Anyway, I stuck a DIP clip on the CPU board's 8080 and wired the logic analyzer's 8 data bits to the data bus. I used the 8080 signal DBIN (read from the data bus) as the clock for the logic analyzer. Set the address switches for a known, easy to recognize pattern (0xAA55). After finally remembering that the Tek 308 starts its display somewhere near the bottom of memory, I got this:

akG4uob.jpg


Uh-oh, there's only two bytes being clocked onto the data bus! `C3 AA` means the JMP opcode is making it, and the high byte from the address switches, but in the wrong order -- it's opcode, low byte, high byte for Intel 8080 direct jumps. Interestingly, pressing EXAMINE NEXT would cause the front panel to jam a NOP, which the 8080 interpreted as the high byte of the JMP instruction, so if you did an EXAMINE + EXMAINE NEXT, you'd end up at 0x00?? where ?? is the value of the high address byte switches!
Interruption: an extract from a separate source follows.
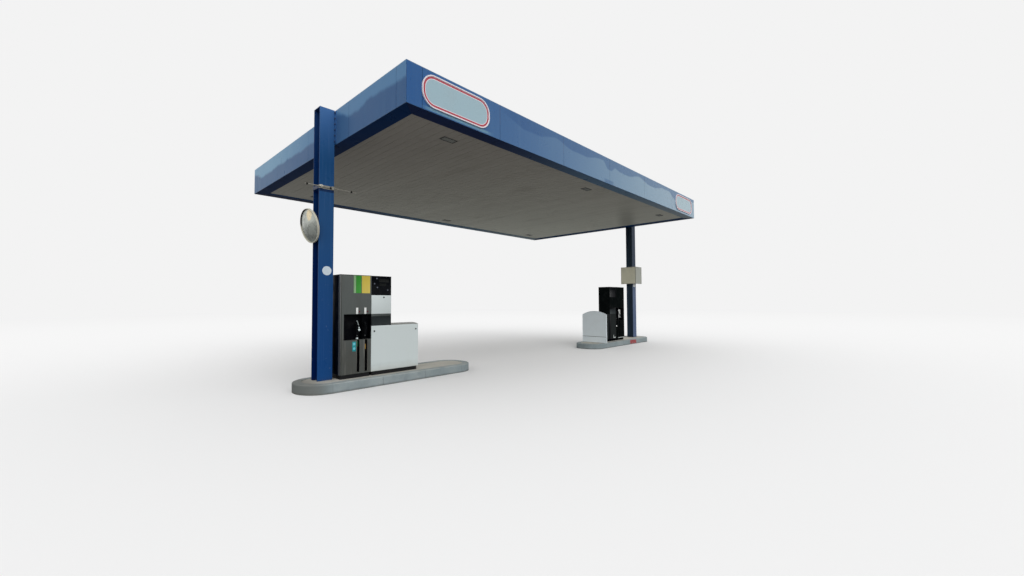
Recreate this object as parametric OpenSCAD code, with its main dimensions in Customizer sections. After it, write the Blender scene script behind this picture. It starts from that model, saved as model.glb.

I found the problem (flakey, not completely dead 74LS04), and here's what it's supposed to look like:

oQCqzdg.jpg


dqbJm6p.jpg


*This* is the kind of problem that's really well suited to a logic analyzer. If I didn't have access to one, I'd probably have ended up building some sort of auto-increment buffered display using TTL, another vintage computer, or a PIC microcontroller. Having the little logic analyzer around was much more convenient! That said, this is the first time in many, many months I've pulled out a logic analyzer for vintage computer repair. I just thought it would be helpful to highlight a use case in which there really isn't a good substitute. Sure you could build something. Or you could try to use a multi-channel oscilloscope (or two!), but even the little Tek 308 gives you a much nicer readout, with hex, binary, and octal all on the screen by default.